I understand where you are coming from, but I think it is useful to keep in mind that the most selective “national” private colleges do not really see rejections as penalizing kids. They can’t.

Because their AOs would all quit or go insane if they thought that way.
Generally speaking these AOs like kids, they like reading their essays and recommendations and so on, and yet they spend hour after hour, day after day, week after week, rejecting that vast majority of their applicants in the end. If they thought that was penalizing those kids, they couldn’t take it.

So, their basic mindset is even if this great kid is not accepted by me, surely they will be accepted somewhere else that is also great, and that is all fine. Again, it must be fine, they couldn’t handle it otherwise.

OK, so one of the things we know a lot of them do is take way more kids from independent private high schools than public high schools proportionately. And again, if they thought that was actually penalizing kids for going to public high schools, they couldn’t do it. But they do it, so they must not think that way.

And I think if you held them down and injected them with truth serum, a lot would end up admitting that they think the best result for many great public high school kids is to go to a great public university. Their public high schools were focused on preparing them for that, their families are more likely prepared to afford that, their families in fact have already in some sense chosen public schools over private schools before, and so on.

OK, so I don’t know this to be true, but suppose the NC public school policy you are describing actually has the effect of causing more NC public school students to end up in public universities, relative to otherwise similar NC private school students who are not subject to that same policy. I am pretty sure, again subject to truth serum, that these AOs for highly selective “national” private colleges would just say that was one more thing on a massive pile of things that ultimately leads to the observed effect that they accept more private school kids proportionately.

And they wouldn’t see that as penalizing those NC public school kids, because they can’t think that way about any of that.

Now, do you have to see it the same way?
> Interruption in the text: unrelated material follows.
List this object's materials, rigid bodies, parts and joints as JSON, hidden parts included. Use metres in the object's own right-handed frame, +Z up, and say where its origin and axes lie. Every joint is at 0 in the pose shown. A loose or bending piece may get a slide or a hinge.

Of course not! But you have not been hired by one of these colleges to serve as an admissions officer and given mandates and policies designed to serve various institutional goals. They have, and if you want to go to one of those colleges, you have to understand that is the game you have to play. Meaning you have to show them you are a particularly good bet to serve those institutional goals.

If you fail in that, you will be rejected, and you might think that sucks, because you wanted to go. But they will not see it as penalizing you, they will just see it as doing their job to give their institution the enrolled classes it wants.

OK, so when people here try to share information we ahve learned to help kids better understand how these colleges think when making admissions decisions, we are not saying we agree with all of those policies! But if these kids want into these colleges, they need to understand what those colleges are looking for. And that includes understanding that these colleges simply do not, cannot, think in terms of whether a rejection amounts to an unfair penalty.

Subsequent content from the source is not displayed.